Эти слова слишком возмутительны, чтобы произносить их вслух.
Я заканчиваю шепотом:
— Лучше бы я этого не делала.
Мама смеётся и дует в чашку, прежде чем снова отпить чай. На этот раз она делает изящный глоток, вытянув мизинец и насупив брови, с таким видом, будто была рождена для этого мира.
В этом её особенность. Мама никогда не заканчивала среднюю школу, но учится быстро. Меня не удивляет, что ей удалось подражать богатым людям, пробыв среди них меньше года.
Мама ставит чашку на место, и она звонко бьётся. Повернувшись ко мне, проводит рукой по своему твидовому пиджаку.
— Знаешь, что тебе нужно?
Я застонала, потому что уже догадываюсь, к чему приведёт этот разговор.
— Мужчина.
Мама вздергивает брови.
Закрываю глаза. И тут же пара опасных голубых глаз пронзает темноту.
— Красивый. — Добавляет мама.
Я вижу тело, вылепленное как бесценная скульптура.
— Тот, кто заставляет твое сердце биться.

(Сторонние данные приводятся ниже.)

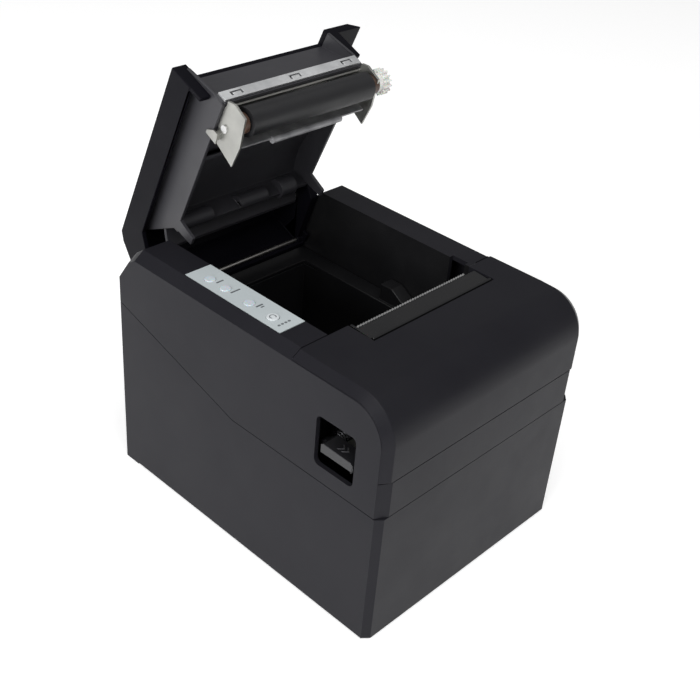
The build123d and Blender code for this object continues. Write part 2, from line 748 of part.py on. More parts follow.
with BuildPart() as power_rocker:
    rocker_top = [
        (rocker_x - 6.6, 87.0),
        (rocker_x - 6.6, 91.8),
        (rocker_x, 91.2),
        (rocker_x + 6.6, 93.2),
        (rocker_x + 6.6, 88.5),
        (rocker_x + 2.2, 85.5),
        (rocker_x - 2.2, 85.5),
    ]
    with BuildSketch(Plane.XY.offset(rocker_z - 4.4)) as rocker_face:
        with BuildLine():
            Polyline(*rocker_top, close=True)
        make_face()
    extrude(rocker_face.sketch, amount=8.8)
    rod_z(rocker_x, 88.0, 1.2 + running_gap, rocker_z - 8, rocker_z + 8, mode=Mode.SUBTRACT)

with BuildPart() as paper_sensor:
    block((centre - 6, -24, 79), (centre + 2, -18, 83.6))
    rod_z(centre - 2, -21, 1.6, 83.6, 85.4)

# ================================================================ lid
with BuildPart() as hinge_shaft:
    rod_x(hinge_y, hinge_z, hinge_radius, bay_left - 2.4, bay_right + 2.4)

with BuildPart() as lid_cap_shut:
    add(upper_form)
    block((-80, -100, -5), (lid_left, 100, 150), mode=Mode.SUBTRACT)
    block((-80, -100, -5), (80, lid_front, 150), mode=Mode.SUBTRACT)
    block((-80, -100, -5), (80, 100, 92.2), mode=Mode.SUBTRACT)
    # Thin flange over the right rim, thicker skin and rear wall over the bay.
    side_plate(flange_inner, bay_right - 0.6, 80, mode=Mode.SUBTRACT)
    side_plate(skin_inner, lid_left + 2.4, bay_right - 2.6, mode=Mode.SUBTRACT)
    side_wall = [(-60, 60), (-60, 120), (66, 120), (84, 105), (84, 60)]
    side_plate(side_wall, lid_left - 1, lid_left + 3, mode=Mode.SUBTRACT)
    side_plate(side_wall, bay_right - 3, bay_right - 0.5, mode=Mode.SUBTRACT)
    # Mouth for the paper, between the cheeks.
    block((cheek_left + 1.8, -60, 90), (cheek_right - 1.8, -24, 150), mode=Mode.SUBTRACT)
    # Screw posts for the inner frame.
    for x in lid_post_lines:
        rod_z(x, lid_post_y, 3.4, 112.2, height - lid_skin + 0.5)
        rod_z(x, lid_post_y, 1.5, 111, 124, mode=Mode.SUBTRACT)
    # Webs that close the front corners between the skin and the inner frame.
    web_top = height - lid_skin + 0.3
    block((lid_left + 0.2, lid_front, 112), (cheek_left - 0.1, lid_front + 2, web_top))
    block((cheek_right + 0.1, lid_front, 112), (bay_right - 0.7, lid_front + 2, web_top))
    # Hinge knuckles with an arm up to the skin; the right arm is a broad plate.
    knuckle_arm = [(88.2, 95.5), (84, 112), (70, 131.2), (78, 131.2), (90.5, 116), (92.6, 95.5)]
    broad_arm = [(88.2, 95.5), (76, 96.5), (58, 98), (50, 108), (48, 131.2)] + knuckle_arm[3:]
    left_knuckle = (lid_left, lid_left + 4.6, knuckle_arm)
    right_knuckle = (bay_right - 6.0, bay_right - 0.6, broad_arm)
    for x_low, x_high, arm_outline in (left_knuckle, right_knuckle):
        side_plate(arm_outline, x_low, x_high)
        rod_x(hinge_y, hinge_z, 2.7, x_low, x_high)
    rod_x(66.0, 110.0, 2.6, bay_right - 7, bay_right, mode=Mode.SUBTRACT)
    # The rear wall is relieved round the shaft between the knuckles.
    rod_x(hinge_y, hinge_z, hinge_radius + 0.35, lid_left + 4.6, bay_right - 6, Mode.SUBTRACT)
    rod_x(hinge_y, hinge_z, hinge_radius + running_gap, -60, 60, mode=Mode.SUBTRACT)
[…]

Желание, которое я так старательно пытаюсь сдержать, просачивается в каждую вену.
Зейн, чёрт возьми, Кросс.
Я все ещё чувствую его на себе, мощные, напряженные мышцы, сжимающие мои руки. Татуированные пальцы разминают мягкую плоть моего бёдра. Голубые глаза, потемневшие от вожделения, даже когда он насмехался над моей попыткой отстраниться от него.
Я ненавижу его.
И все же я думаю о нем в присутствии матери.
— Тебе нужен сильный, способный мужчина. Желательно юрист или врач.